**TASK OBJECTIVE**
Take the data below and write out exactly the lines from the one with "shape.isValid(), round(shape.Volume, 1))" through the one with "record = json.load(file)"; omit every other line.

**GIVEN INFORMATION**
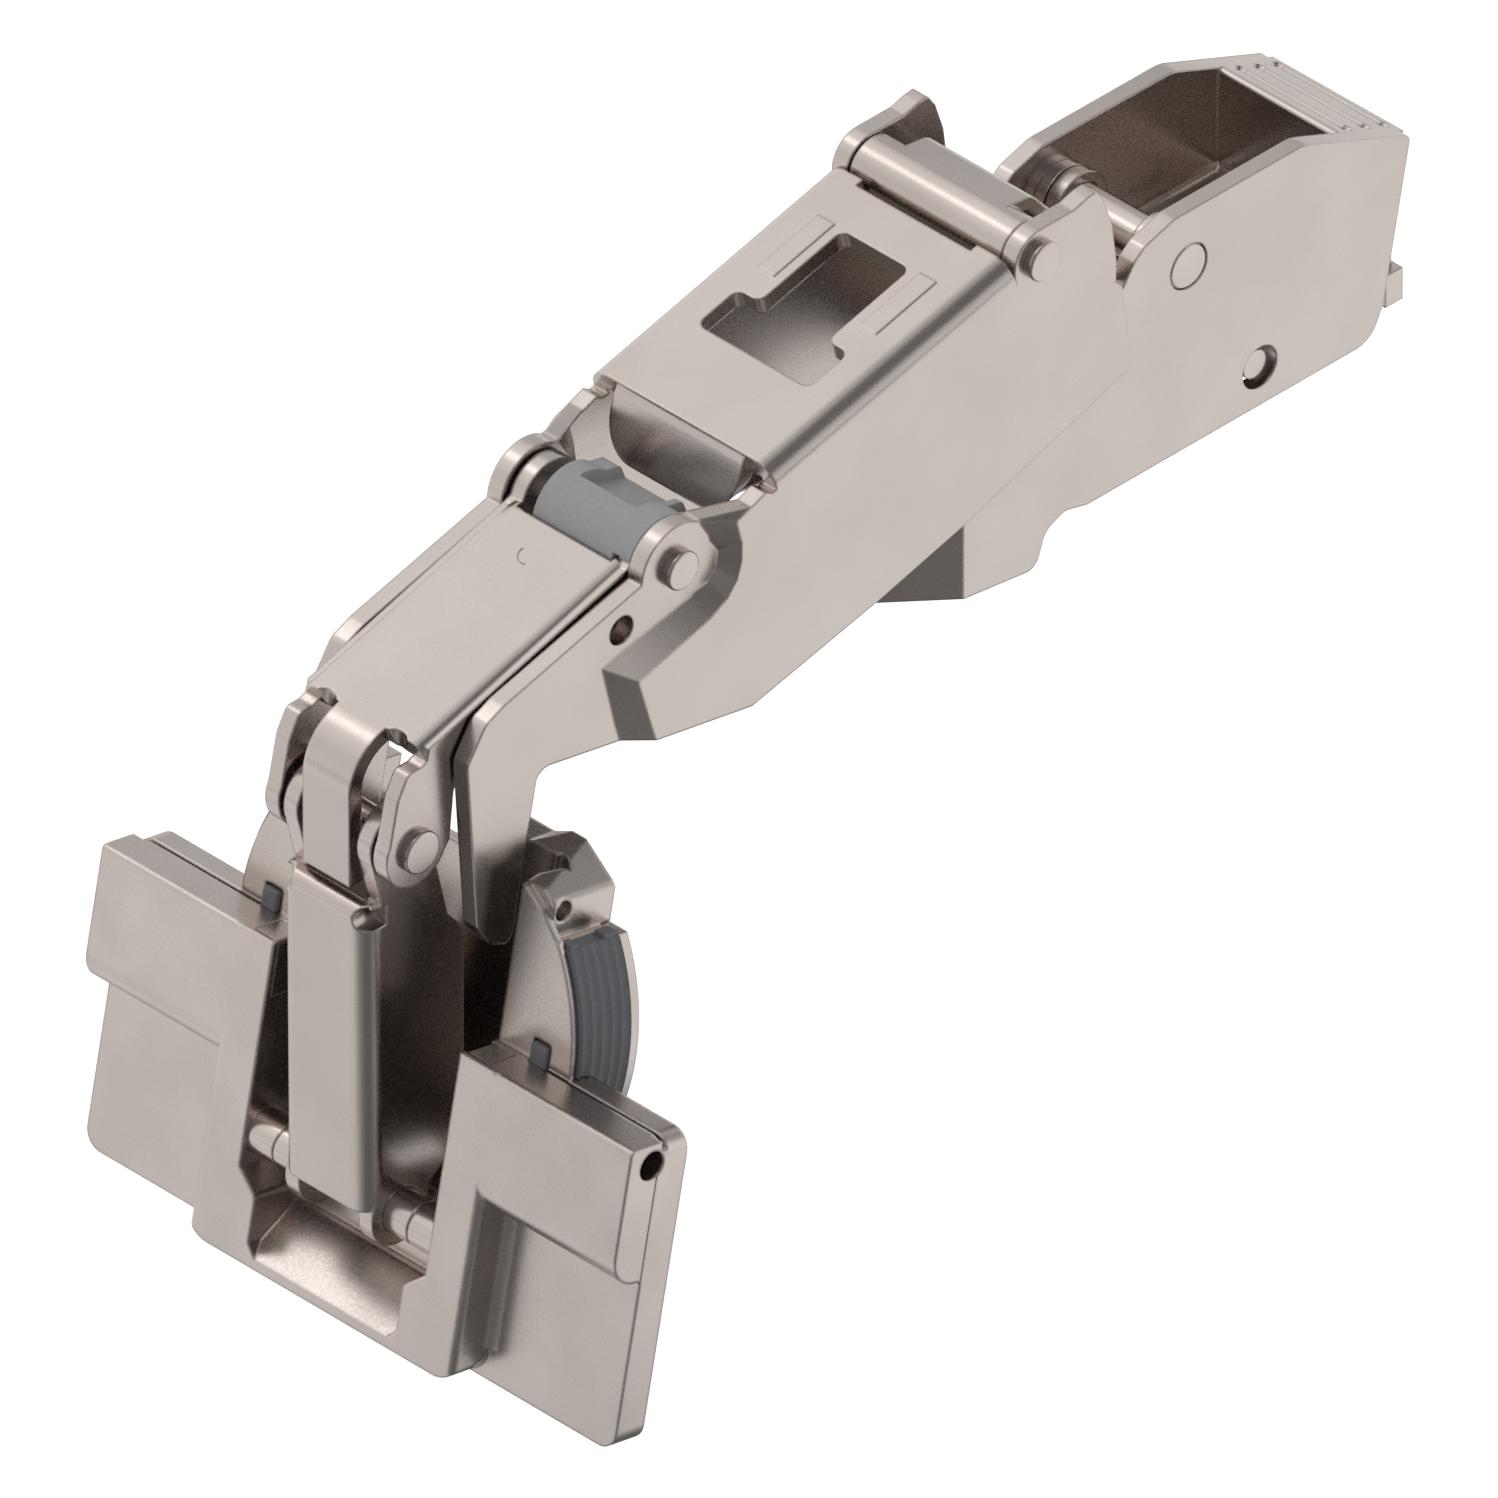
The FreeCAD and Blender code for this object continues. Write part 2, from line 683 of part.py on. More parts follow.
def cup_local(point):
    # Side view point in the cup's own frame
    x = point[0] - cup_origin[0]
    z = point[1] - cup_origin[1]
    turn = math.radians(cup_tilt)
    return (x * math.cos(turn) - z * math.sin(turn), x * math.sin(turn) + z * math.cos(turn))


def bowl_disc(radius, low, high):
    return Part.makeCylinder(radius, high - low, V(low, 0, 0), V(1, 0, 0))


def mirror_outline(half):
    # Closed outline over the bowl's width, from one side's points read upwards
    low = -bowl_radius - 1
    other = [(-y, *rest) for y, *rest in half[::-1]]
    return [(half[0][0], low)] + half + other + [(other[-1][0], low)]


def bowl_end(radius, top, low_x, high_x):
    # Slice of the bowl with its upper end trimmed to a half outline
    wide = bowl_radius + 1
    trim = prism(mirror_outline([(wide, jaw_high)] + top), "x", low_x, high_x)
    return bowl_disc(radius, low_x, high_x).common(trim)


def crown(radius, low_x, high_x):
    return bowl_end(radius, [(crown_half, jaw_high)] + crown_outline, low_x, high_x)


def jaw_zone(outer, low_x, high_x, low_z, high_z, gap):
    # Sector of a ring, shallower below the top of the flange than above it
    inner = bowl_radius - jaw_wall - (outer > bowl_radius) * seat_gap
    ring = bowl_disc(outer, low_x, high_x).cut(bowl_disc(inner, low_x - 1, high_x + 1))
    zone = ring.common(box((low_x, high_x), (0, outer + 1), (low_z, high_z)))
    return zone.cut(box((low_x - 1, flange_depth + gap), (0, outer + 2), (low_z - 1, gap)))


def slider_inner():
    # Inner face of a slider, which stands just inside its jaw
    return bowl_radius - jaw_wall - slider_to_jaw - slider_width


def clip_outer():
    return slider_inner() - clip_to_slider


def cup_flange():
    # Wings, the thick bar along their top and the frame round the pocket, with filleted roots
    sink = wing_face + 0.1
    wide = wing_half - wing_inset
    foot = frame_half + frame_draft
    flare = foot + 2 * root_fillet
    plate = prism([(-wing_half, 0, wing_corner), (wing_half, 0, wing_corner),
                   (wing_half, flange_low, wing_corner), (-wing_half, flange_low, wing_corner)],
                  "x", wing_face, flange_depth)
    bar = prism([(sink, 0), (0.0, 0.0, bar_edge), (0.0, bar_end, bar_round),
                 (wing_face, bar_end, bar_root), (wing_face, bar_end - 2 * bar_root),
                 (sink, bar_end - 2 * bar_root)], "y", -wide, wide)
    front = [(0.0, -frame_half, frame_edge), (0.0, frame_half, frame_edge)]
    frame = prism(front + [(sink, foot), (sink, -foot)], "z", flange_low, 0.0)
    corners = prism([(-foot, 0), (foot, 0), (foot, flange_low, frame_corner),
                     (-foot, flange_low, frame_corner)], "x", 0, sink)
    roots = prism(front + [(wing_face, foot, root_fillet), (wing_face, flare), (sink, flare),
                           (sink, -flare), (wing_face, -flare), (wing_face, -foot, root_fillet)],
                  "z", flange_low + frame_corner, bar_end / 2)
    return fused([plate, bar, frame.common(corners), roots])


def cup_pocket():
    # Opening for the links, with a stepped well at its foot
    open_rear = crown_rear + 1
    well = [(-well_half, well_shoulder_z, 0.8), (-well_half, pocket_low), (well_half, pocket_low),
            (well_half, well_shoulder_z, 0.8), (pocket_half, pocket_step), (-pocket_half, pocket_step)]
    ramp = prism([(-1.0, pocket_low + 0.1), (well_ramp_rear, pocket_low + 0.1),
                  (well_ramp_rear, pocket_low), (0.0, well_low), (-1.0, well_low)],
                 "y", -well_half, well_half)
    ramp_side = well_side + [(-y, z) for y, z in well_side[::-1]]
    return [
        box((-1, open_rear), (-pocket_half, pocket_half), (pocket_floor_edge, crown_foot)),
        box((-1, open_rear), (-crown_inner, pocket_half), (pocket_floor_edge, bowl_radius + 1)),
        box((crown_front, open_rear), (-crown_inner, bowl_radius + 1), (crown_far_top, bowl_radius + 1)),
        box((-1, crown_wall), (-pocket_half, pocket_half), (pocket_floor_edge, bowl_radius + 1)),
        box((-1, well_depth), (-pocket_half, pocket_half), (pocket_step, 0)),
        prism(well, "x", -1, well_depth),
        ramp.common(prism(ramp_side, "x", -1, well_depth)),
        box(*well_nick),
    ]


def side_cuts():
    # Seats of a jaw, a slider and a leaf clip, the bore and the groove of one wing
    deep = slider_low - slider_travel - side_play
    inner = slider_inner()
    clip_x = (clip_front - seat_gap, clip_rear + seat_gap)
    past = pocket_half - 1
    return [
        box((top_groove_front, top_groove_rear), (top_groove_start, wing_half + 1),
            (-top_groove_depth, 1)),
        rod(side_bore, side_bore_radius, wing_half - side_bore_depth, wing_half + 1),
        jaw_zone(bowl_radius + 1, jaw_front - jaw_gap, bowl_depth + 1, jaw_low - jaw_gap,
                 jaw_high + jaw_gap, 0.0),
        box((slider_front - seat_gap, slider_rear + seat_gap),
            (inner - seat_gap, inner + slider_width + seat_gap), (deep, slider_top + side_play)),
        box(clip_x, (past, clip_outer() + seat_gap), (-spring_sheet, 1)),
        box(clip_x, (past, pocket_half + spring_sheet), (clip_leg - seat_gap, 1)),
        prism(crown_notch, "z", crown_notch_z, bowl_radius),
        rod(crown_bore, crown_bore_radius, crown_half - crown_bore_depth, crown_half + 1),
    ]


def make_cup_body():
    disc = bowl_end(disc_radius, disc_outline, bowl_front, crown_front)
    over = box((bowl_front, crown_rear), (-bowl_radius, bowl_radius), (jaw_high, bowl_radius + 1))
    top = crown(bowl_radius, crown_front, crown_rear).common(over)
    body = fused([cup_flange(), disc, crown(bowl_radius, crown_front, bowl_depth), top])
    cuts = cup_pocket()
    cuts.append(prism(crown_slope, "y", -bowl_radius, bowl_radius))
    for cut in side_cuts():
        cuts.extend(on_both_sides(cut))
    reach = frame_half - pin_wall
    cuts.append(rod(cup_local(cup_pivot), cup_pin_radius + press_fit, -reach, reach))
    return into_cup(body.cut(Part.makeCompound(cuts)))


def make_back_plate():
    low_x = bowl_depth + back_gap
    plate = bowl_disc(back_radius, low_x, low_x + back_plate)
    under = box((low_x, low_x + back_plate), (-back_radius, back_radius), (-back_radius, jaw_high - back_gap))
    return into_cup(plate.common(under))


def make_jaw(side):
    jaw = jaw_zone(bowl_radius, jaw_front, jaw_rear, jaw_low, jaw_high, jaw_gap)
    pitch = (jaw_rear - jaw_front) / jaw_ribs
    for i in range(jaw_ribs):
        x = jaw_front + (i + 0.5) * pitch
        groove = Part.makeTorus(bowl_radius + jaw_rib_centre, jaw_rib_centre + jaw_rib_depth,
                                V(x, 0, 0), V(1, 0, 0))
        jaw = jaw.cut(groove)
    teeth = [box((front, rear), jaw_tooth_y, (jaw_high - jaw_wall / 4, jaw_high + height))
             for front, rear, height in jaw_teeth]
    jaw = fused([jaw] + teeth)
    return into_cup(jaw if side > 0 else mirrored(jaw))


def make_slider(side):
    inner = slider_inner()
    block = box((slider_front, slider_rear), (inner, inner + slider_width), (slider_low, slider_top))
    top = [e for e in block.Edges if e.BoundBox.ZMin > slider_top - 0.01 or e.BoundBox.ZLength > 2]
    block = block.makeFillet(slider_edge, top)
    return into_cup(block if side > 0 else mirrored(block))


def make_leaf_clip(side):
    flat = box((clip_front, clip_rear), (pocket_half, clip_outer()), (-spring_sheet, 0.0))
    leg = box((clip_front, clip_rear), (pocket_half, pocket_half + spring_sheet), (clip_leg, 0.0))
    clip = fused([flat, leg])
    corner = [e for e in clip.Edges if e.BoundBox.YMax < pocket_half + 0.01 and e.BoundBox.ZMin > -0.01]
    clip = clip.makeFillet(spring_sheet * 0.9, corner)
    return into_cup(clip if side > 0 else mirrored(clip))


def make_cup_pin():
    half = frame_half - pin_wall - 0.1
    pin = rod(cup_pivot, cup_pin_radius, -half, half)
    ring = rod(cup_pivot, cup_pin_radius + 1, *pin_groove_y)
    waist = ring.cut(rod(cup_pivot, cup_pin_radius - pin_groove_depth, 0, half))
    return pin.cut(Part.makeCompound(on_both_sides(waist)))


def make_front_hook():
    eye = rod(top_pivot, hook_eye_radius, -hook_eye_half, hook_eye_half)
    tongue = prism(strip(hook_path, -hook_sheet), "y", -hook_half, hook_half)
    bore = rod(top_pivot, top_pin[0] + press_fit, -hook_eye_half, hook_eye_half)
    seam = box(hook_seam[0], (-hook_eye_half, hook_eye_half), hook_seam[1])
    return fused([eye, tongue]).cut(Part.makeCompound([bore, seam]))


def make_clip_pin():
    pin = rod(clip_pivot, clip_pin_radius, -box_half, box_half)
    rims = [edge for edge in pin.Edges if edge.BoundBox.YLength < 0.01]
    return pin.makeChamfer(clip_pin_chamfer, rims)


def make_washer(side):
    outer = box_half - arm_sheet - press_fit
    washer = rod(clip_pivot, washer_radius, washer_inner, outer)
    washer = washer.cut(rod(clip_pivot, clip_pin_radius + press_fit, 0, box_half))
    return washer if side > 0 else mirrored(washer)


def make_clip_lever():
    outer = washer_inner - side_play
    inner = outer - lever_sheet
    cheek = fused([
        prism(lever_side, "y", inner, outer),
        rod(clip_pivot, lever_eye_radius, inner, outer),
    ])
    bridge = prism(lever_bridge, "y", -outer, outer)
    tab = box(lever_tab[0], (-lever_tab_half, lever_tab_half), lever_tab[1])
    body = fused(on_both_sides(cheek) + [bridge, tab])
    return body.cut(Part.makeCompound([
        rod(clip_pivot, clip_pin_radius + running_fit, -box_half, box_half),
        rod(catch_point, catch_pin_radius + press_fit, -box_half, box_half),
    ]))


def make_catch_pin():
    return rod(catch_point, catch_pin_radius, -catch_pin_half, catch_pin_half)


def make_clip_spring():
    seat = tray_floor - arm_sheet
    root = [(tray_rear_x - 1.0, seat), (spring_drop[0][0], seat, spring_drop[0][2])]
    return prism(strip(root + spring_drop, spring_sheet), "y", -spring_half, spring_half)


def main():
    parts = {
        "arm_body": make_arm_body(),
        "top_pin": headed_pin(top_pivot, top_pin, shoulder_half),
        "front_hook": make_front_hook(),
        "clip_pin": make_clip_pin(),
        "clip_washer_left": make_washer(1),
        "clip_washer_right": make_washer(-1),
        "clip_lever": make_clip_lever(),
        "catch_pin": make_catch_pin(),
        "clip_spring": make_clip_spring(),
        "front_pin": headed_pin(front_pivot, front_pin, nose_half),
        "front_link": make_front_link(),
        "cam_roller": make_cam(),
        "knuckle_pin": headed_pin(knuckle_pivot, knuckle_pin, front_link_half),
        "cup_link": make_cup_link(),
        "cup_pin": make_cup_pin(),
        "cup_body": make_cup_body(),
        "cup_back_plate": make_back_plate(),
        "jaw_left": make_jaw(1),
        "jaw_right": make_jaw(-1),
        "slider_left": make_slider(1),
        "slider_right": make_slider(-1),
        "leaf_clip_left": make_leaf_clip(1),
        "leaf_clip_right": make_leaf_clip(-1),
    }
    os.makedirs("parts", exist_ok=True)
    for name, shape in parts.items():
        solid = shape.Solids[0] if len(shape.Solids) == 1 else shape
        print(name, len(shape.Solids), shape.isValid(), round(shape.Volume, 1))
        solid.exportStep("parts/" + name + ".step")


main()
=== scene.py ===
import json
import math

import bmesh
import bpy
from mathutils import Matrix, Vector


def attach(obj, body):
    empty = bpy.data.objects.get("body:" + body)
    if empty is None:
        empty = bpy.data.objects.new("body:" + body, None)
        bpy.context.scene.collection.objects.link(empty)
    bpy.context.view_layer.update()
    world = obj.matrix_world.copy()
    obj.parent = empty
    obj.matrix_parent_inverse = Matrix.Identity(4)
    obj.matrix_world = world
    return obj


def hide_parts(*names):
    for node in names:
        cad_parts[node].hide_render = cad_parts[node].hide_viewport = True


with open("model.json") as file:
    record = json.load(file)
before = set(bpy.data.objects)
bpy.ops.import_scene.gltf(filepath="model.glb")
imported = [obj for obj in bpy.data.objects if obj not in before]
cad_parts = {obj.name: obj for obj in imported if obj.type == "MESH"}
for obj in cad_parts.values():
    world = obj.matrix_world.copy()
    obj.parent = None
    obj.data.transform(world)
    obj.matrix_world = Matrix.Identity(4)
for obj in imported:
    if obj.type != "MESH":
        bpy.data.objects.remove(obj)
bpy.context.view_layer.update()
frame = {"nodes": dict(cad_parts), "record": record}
print("frame loaded")

mm = 0.001


def srgb(code):
    # Hex colour as linear RGBA
    values = [int(code[i:i + 2], 16) / 255 for i in (1, 3, 5)]
    linear = [v / 12.92 if v <= 0.04045 else ((v + 0.055) / 1.055) ** 2.4 for v in values]
    return (*linear, 1.0)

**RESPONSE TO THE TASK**
        print(name, len(shape.Solids), shape.isValid(), round(shape.Volume, 1))
        solid.exportStep("parts/" + name + ".step")


main()
=== scene.py ===
import json
import math

import bmesh
import bpy
from mathutils import Matrix, Vector


def attach(obj, body):
    empty = bpy.data.objects.get("body:" + body)
    if empty is None:
        empty = bpy.data.objects.new("body:" + body, None)
        bpy.context.scene.collection.objects.link(empty)
    bpy.context.view_layer.update()
    world = obj.matrix_world.copy()
    obj.parent = empty
    obj.matrix_parent_inverse = Matrix.Identity(4)
    obj.matrix_world = world
    return obj


def hide_parts(*names):
    for node in names:
        cad_parts[node].hide_render = cad_parts[node].hide_viewport = True


with open("model.json") as file:
    record = json.load(file)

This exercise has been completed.